Goal -
Return the first line, the line containing "return plate", and every line between them, exactly as they stand.

Supplied data -
________
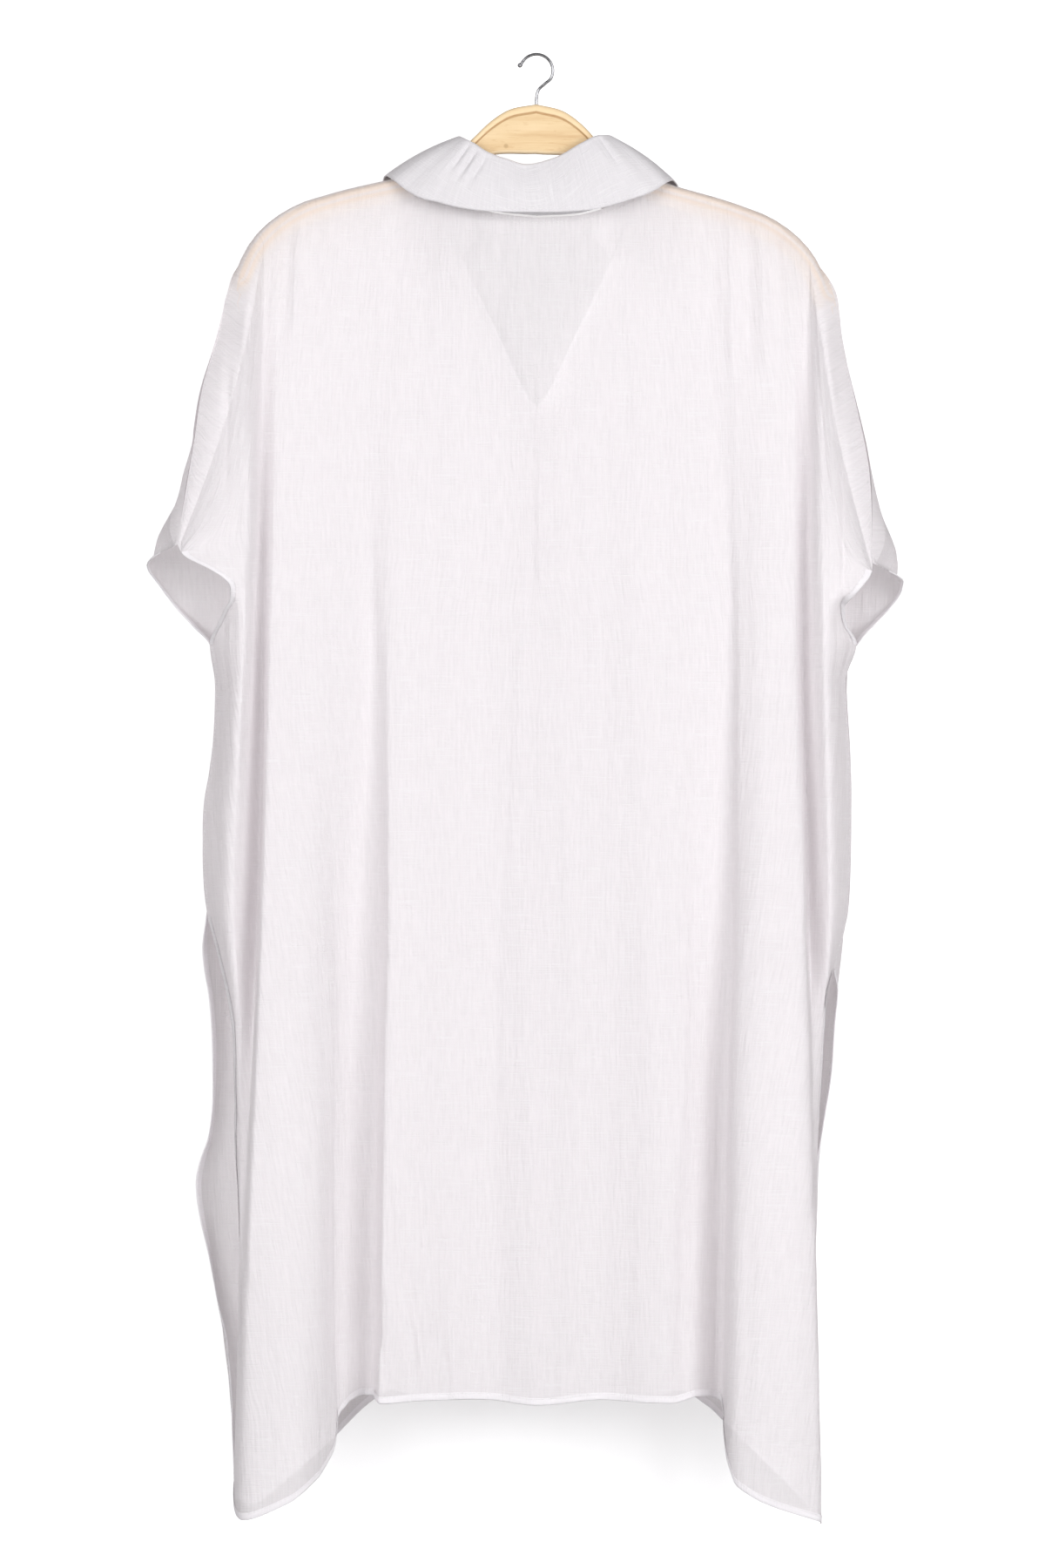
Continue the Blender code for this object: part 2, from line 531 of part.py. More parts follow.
def hanger_plate(finish):
    """The wooden plate: one outline extruded to its thickness, with rounded edges."""
    work = bmesh.new()
    ring = [work.verts.new((x, -HANGER_THICKNESS / 2, z)) for x, z in hanger_outline()]
    face = work.faces.new(ring)
    extruded = bmesh.ops.extrude_face_region(work, geom=[face])
    moved = [item for item in extruded["geom"] if isinstance(item, bmesh.types.BMVert)]
    bmesh.ops.translate(work, verts=moved, vec=(0, HANGER_THICKNESS, 0))
    bmesh.ops.recalc_face_normals(work, faces=work.faces)
    mesh = bpy.data.meshes.new("hanger_plate")
    work.to_mesh(mesh)
    work.free()
    plate = add_object("hanger_plate", mesh, finish)
    rounding = plate.modifiers.new("Rounded edges", "BEVEL")
    rounding.width = HANGER_EDGE_ROUND
    rounding.segments = 2
    rounding.limit_method = "ANGLE"
    rounding.angle_limit = math.radians(60)
    socket = plate.modifiers.new("Hook socket", "BOOLEAN")
    socket.object = hook_socket_cutter()
    socket.operation = "DIFFERENCE"
    return plate


def hook_socket_cutter():
    depth = HOOK_SOCKET + GAP
    bpy.ops.mesh.primitive_cylinder_add(
        vertices=12,
        radius=HOOK_WIRE / 2 + 2 * GAP,
        depth=2 * depth,
        location=(0, 0, HANGER_PEAK),
    )
    cutter = bpy.context.object
    cutter.name = "hook_socket_cutter"
    cutter.hide_render = True
    cutter.display_type = "WIRE"
    return cutter


def hook_route():
    """(points, widths) along the hook's wire, from inside the wood to its knob."""
    centre = HOOK_WIRE / 2 - HOOK_RADIUS
    stem = np.array([(0, HANGER_PEAK - HOOK_SOCKET), (0, HANGER_PEAK)])
    bend = np.radians(np.linspace(*HOOK_ARC, 12))
    arc = np.stack([np.cos(bend), np.sin(bend)], axis=1) * HOOK_RADIUS + (0, centre)
    sway, flare = np.array(HOOK_SWAY) * MM, np.array(HOOK_FLARE) * MM
    line = smooth_path(np.concatenate([stem, sway, arc, flare]), 56)
    widths = np.ones(len(line))
    widths[-len(HOOK_KNOB) :] = HOOK_KNOB
    return np.stack([line[:, 0], np.zeros(len(line)), line[:, 1]], axis=1), widths


def hanger_hook(finish):
    points, widths = hook_route()
    curve = bpy.data.curves.new("hook", "CURVE")
    curve.dimensions = "3D"
    curve.bevel_depth = HOOK_WIRE / 2
    curve.bevel_resolution = 2
    curve.use_fill_caps = True
    spline = curve.splines.new("POLY")
    spline.points.add(len(points) - 1)
    for point, place, width in zip(spline.points, points, widths):
        point.co = (*place, 1)
        point.radius = width
    return add_object("hook", curve, finish)


def button(number, place, finish):
    """A flat round button with a rounded edge, facing the front."""
    radius = BUTTON_DIAMETER / 2
    work = bmesh.new()
    points = [work.verts.new((radius * r, -BUTTON_THICKNESS * t, 0)) for r, t in BUTTON_PROFILE]
    edges = [work.edges.new(pair) for pair in zip(points, points[1:])]
    bmesh.ops.spin(
        work, geom=edges, axis=(0, 1, 0), cent=(0, 0, 0), steps=12, angle=2 * math.pi,
        use_merge=True,
    )
    bmesh.ops.remove_doubles(work, verts=work.verts, dist=1e-6)
    bmesh.ops.recalc_face_normals(work, faces=work.faces)
    mesh = bpy.data.meshes.new(f"button_{number}")
    work.to_mesh(mesh)
    work.free()
    made = add_object(f"button_{number}", mesh, finish)
    made.location = place
    return made


def clear_scene():
    for old in list(bpy.data.objects):
        bpy.data.objects.remove(old, do_unlink=True)


def mirrored(line):
    """A fold line of the other half, as this half's own line past the middle."""
    return {**line, "start": -2 - line["start"], "rows": line["rows"] * (1, -1, 1)}


def build_panels(cloth):
    """The back and the two fronts. Returns their grids, for what is sewn to them."""
    columns = NECK_COLUMNS + SEAM_COLUMNS
    edges = {
        "back_left": side_edge(CUFF_BACK_LEFT, SIDE_SEAM_LEFT, SLIT_BACK_LEFT),
        "back_right": side_edge(CUFF_BACK_RIGHT, SIDE_SEAM_RIGHT, SLIT_BACK_RIGHT),
        "front_left": side_edge(CUFF_FRONT_LEFT, SIDE_SEAM_LEFT, SLIT_FRONT_LEFT),
        "front_right": side_edge(CUFF_FRONT_RIGHT, SIDE_SEAM_RIGHT, SLIT_FRONT_RIGHT),
    }
    lines = {}
    for name, table, roll in (
        ("back_left", BACK_LEFT, None),
        ("back_right", BACK_RIGHT, None),
        ("front_left", FRONT + FRONT_SIDE_LEFT, SLEEVE_ROLL_LEFT),
        ("front_right", FRONT + FRONT_SIDE_RIGHT, SLEEVE_ROLL_RIGHT),
    ):
        depth_sign = 1 if name.startswith("back") else -1
        lines[name] = fold_lines(table, depth_sign, edges[name], EDGE_HEM[name], roll)
    past_middle = mirrored(lines["back_right"][1]), mirrored(lines["back_left"][1])
    lines["back_left"].insert(0, past_middle[0])
    lines["back_right"].insert(0, past_middle[1])
    grids = {}
    for word, side, loose in (("left", 1, LOOSE_SEAM_LEFT), ("right", -1, LOOSE_SEAM_RIGHT)):
        back = panel_grid(lines[f"back_{word}"], NECK_BACK, loose, side, columns)
        front = panel_grid(lines[f"front_{word}"], NECK_FRONT, loose, side, columns)
        sewn = len(NECK_COLUMNS)
        part_seam(back[0, sewn:], back[1, sewn:], front[0, sewn:], front[1, sewn:])
        part_seam(back[1:, -1], back[1:, -2], front[1:, -1], front[1:, -2])
        if word == "right":
            front = lapped_over(front)
        grids[f"back_{word}"] = back
        grids[f"front_{word}"] = front
        cloth_object(f"front_{word}", front, cloth)
    whole_back = np.concatenate([grids["back_right"][:, :0:-1], grids["back_left"]], axis=1)
    cloth_object("back", whole_back, cloth)
    return grids


def neck_seam(grids):
    """The collar's seam line, just above the neckline, from its right front end to its left."""
    halves = []
    for word in ("left", "right"):
        lines = []
        for face in ("back", "front"):
            grid = grids[f"{face}_{word}"][:, : len(NECK_COLUMNS) + 1]
            lines.append(grid[0] - leaving(grid[0], grid[1]) * COLLAR_SEAT)
        back, front = lines
        shoulder = (back[-1:] + front[-1:]) / 2 + (0, 0, COLLAR_SEAT)
        reached = [column >= COLLAR_END for column in NECK_COLUMNS] + [False]
        halves.append(np.concatenate([back[:-1], shoulder, front[reached][::-1]]))
    return np.concatenate([halves[1][:0:-1], halves[0]])


def lapped_over(grid):
    """The right front, lifted clear of the left front and its band where it laps over them."""
    lift = WALL + BAND_WALL + 3 * GAP
    near = np.clip((LAP_NONE - np.abs(grid[..., 0])) / (LAP_NONE - LAP_FULL), 0, 1)
    lifted = grid.copy()
    lifted[..., 1] -= lift * near * near * (3 - 2 * near)
    return lifted


def band_grid(front, side):
    """A strip of the front's own points, from its edge to the band's stitching, moved out."""
    inner_edge = side * (BAND_WIDTH - OVERLAP)
    rows = front[len(CAP_ROWS) - 2 :]
    strip = []
    for row in rows:
        x = row[:, 0] * side
        order = np.argsort(x)
        at = np.linspace(x[0], inner_edge * side, 3)
        depths, heights = (np.interp(at, x[order], row[order, k]) for k in (1, 2))
        strip.append(np.stack([side * at, depths, heights], axis=1))
    return moved_out(np.array(strip), WALL / 2 + GAP + BAND_WALL / 2)


def main():
    clear_scene()
    cloth = material("white crinkled cloth", (0.93, 0.925, 0.935), 0.85)
    wood = material("pale varnished wood", (0.86, 0.63, 0.36), 0.45)
    metal = material("polished steel wire", (0.62, 0.62, 0.63), 0.25, metallic=1.0)
    pearl = material("white button", (0.94, 0.94, 0.92), 0.3)

    hanger_plate(wood)
    hanger_hook(metal)
    grids = build_panels(cloth)
    cloth_object("collar", collar_grid(neck_seam(grids)), cloth, COLLAR_WALL)
    bands = {}
    for word, side in (("left", 1), ("right", -1)):
        bands[word] = band_grid(grids[f"front_{word}"], side)
        cloth_object(f"band_{word}", bands[word], cloth, BAND_WALL)
    face = bands["right"][:, 1]
    for number in range(BUTTON_COUNT):
        height = -(FIRST_BUTTON + number * BUTTON_SPACING)
        depth = np.interp(-height, -face[:, 2], face[:, 1]) - BAND_WALL / 2 - 2 * GAP
        button(number + 1, (0, depth, height), pearl)


main()
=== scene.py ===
"""A loose button-up shirt of crinkled white cloth on a wooden hanger, seen from behind.

The shirt is cut wide and almost square, and its short sleeves are cut in one with the body. It
hangs from the hanger's top edge. The cloth past the hanger's ends drops and folds at the sides.
The script builds the hanger first and then the shirt piece by piece, in the order in which it is
sewn: back, fronts, bands, buttons, collar. The room, the light and the camera come last. The
back is on +Y and the buttoned front on -Y. Tables are in millimetres, all else is in metres.
"""

import math

import bmesh
import bpy
import numpy as np
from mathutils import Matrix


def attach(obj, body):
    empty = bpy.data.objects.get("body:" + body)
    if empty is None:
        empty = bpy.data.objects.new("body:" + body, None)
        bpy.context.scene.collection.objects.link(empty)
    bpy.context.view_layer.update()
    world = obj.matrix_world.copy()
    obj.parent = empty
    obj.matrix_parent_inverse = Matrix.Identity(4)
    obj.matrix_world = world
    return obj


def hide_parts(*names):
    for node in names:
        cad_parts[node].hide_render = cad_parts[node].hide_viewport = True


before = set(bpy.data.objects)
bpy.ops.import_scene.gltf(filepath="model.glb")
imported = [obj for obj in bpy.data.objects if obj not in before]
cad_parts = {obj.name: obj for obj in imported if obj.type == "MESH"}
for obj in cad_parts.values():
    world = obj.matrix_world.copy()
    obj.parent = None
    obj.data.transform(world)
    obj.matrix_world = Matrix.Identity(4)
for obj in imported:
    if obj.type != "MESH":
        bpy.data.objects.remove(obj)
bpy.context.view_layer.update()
MM = 0.001


# The hanger's plate: one board of pale beech, sawn to an arch, its edges rounded over and its
# faces routed with a shallow groove that follows the top edge. It is sanded and varnished, and
# the shirt's shoulders rest on it. Half of its top and bottom edges are given as (distance from
# the middle, height), and it hangs a little out of level.
PLATE_THICKNESS = 12 * MM
PLATE_EDGE_ROUND = 4.5 * MM
PLATE_TILT = math.radians(1.5)
PLATE_PEAK = -36.5 * MM
PLATE_TOP = (
    (0, -36.5), (20.9, -41.4), (33.9, -50.2), (45, -61.3), (57, -73.5), (72, -84.5),
    (90, -91.8), (112, -97.6), (151, -108), (174, -116.6), (190, -126.5), (205, -141),
    (214, -155), (219.5, -169),
)
PLATE_TIP = ((221, -177), (218, -183.5), (212.5, -181.5))
PLATE_BOTTOM = (
    (207, -167), (196, -151), (180, -138), (152, -125), (116, -115), (88, -106.5),
    (66, -95), (50, -83.5), (36, -76.5), (0, -73.5),
)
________
Correct output -
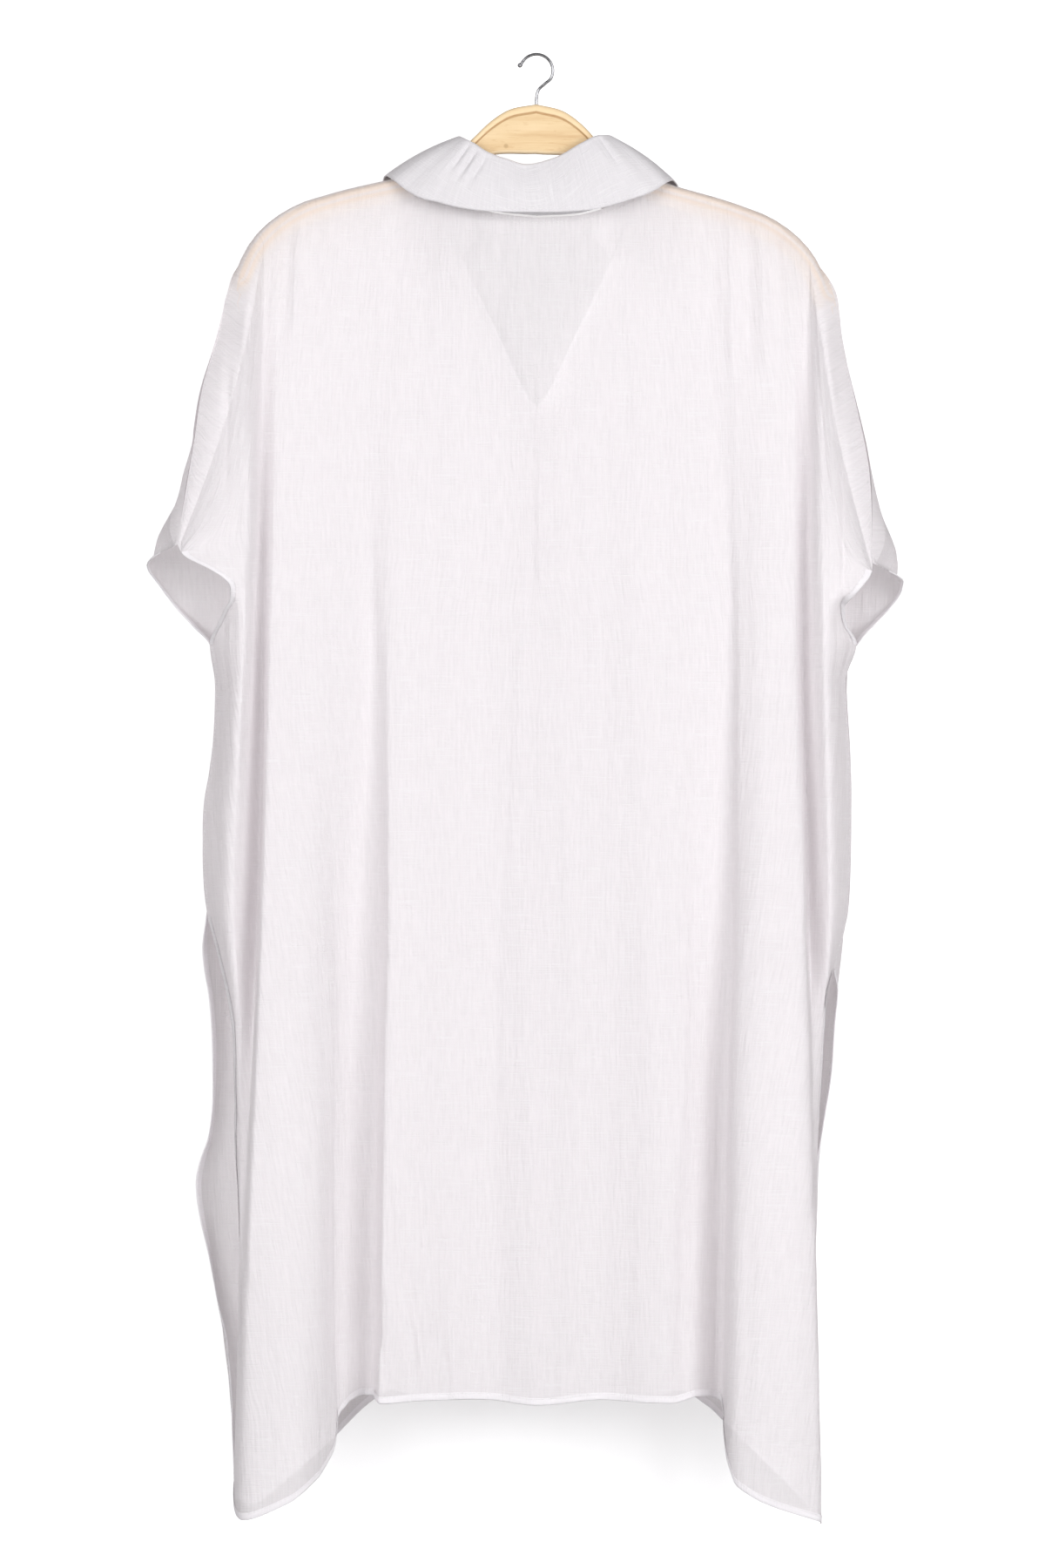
Continue the Blender code for this object: part 2, from line 531 of part.py. More parts follow.
def hanger_plate(finish):
    """The wooden plate: one outline extruded to its thickness, with rounded edges."""
    work = bmesh.new()
    ring = [work.verts.new((x, -HANGER_THICKNESS / 2, z)) for x, z in hanger_outline()]
    face = work.faces.new(ring)
    extruded = bmesh.ops.extrude_face_region(work, geom=[face])
    moved = [item for item in extruded["geom"] if isinstance(item, bmesh.types.BMVert)]
    bmesh.ops.translate(work, verts=moved, vec=(0, HANGER_THICKNESS, 0))
    bmesh.ops.recalc_face_normals(work, faces=work.faces)
    mesh = bpy.data.meshes.new("hanger_plate")
    work.to_mesh(mesh)
    work.free()
    plate = add_object("hanger_plate", mesh, finish)
    rounding = plate.modifiers.new("Rounded edges", "BEVEL")
    rounding.width = HANGER_EDGE_ROUND
    rounding.segments = 2
    rounding.limit_method = "ANGLE"
    rounding.angle_limit = math.radians(60)
    socket = plate.modifiers.new("Hook socket", "BOOLEAN")
    socket.object = hook_socket_cutter()
    socket.operation = "DIFFERENCE"
    return plate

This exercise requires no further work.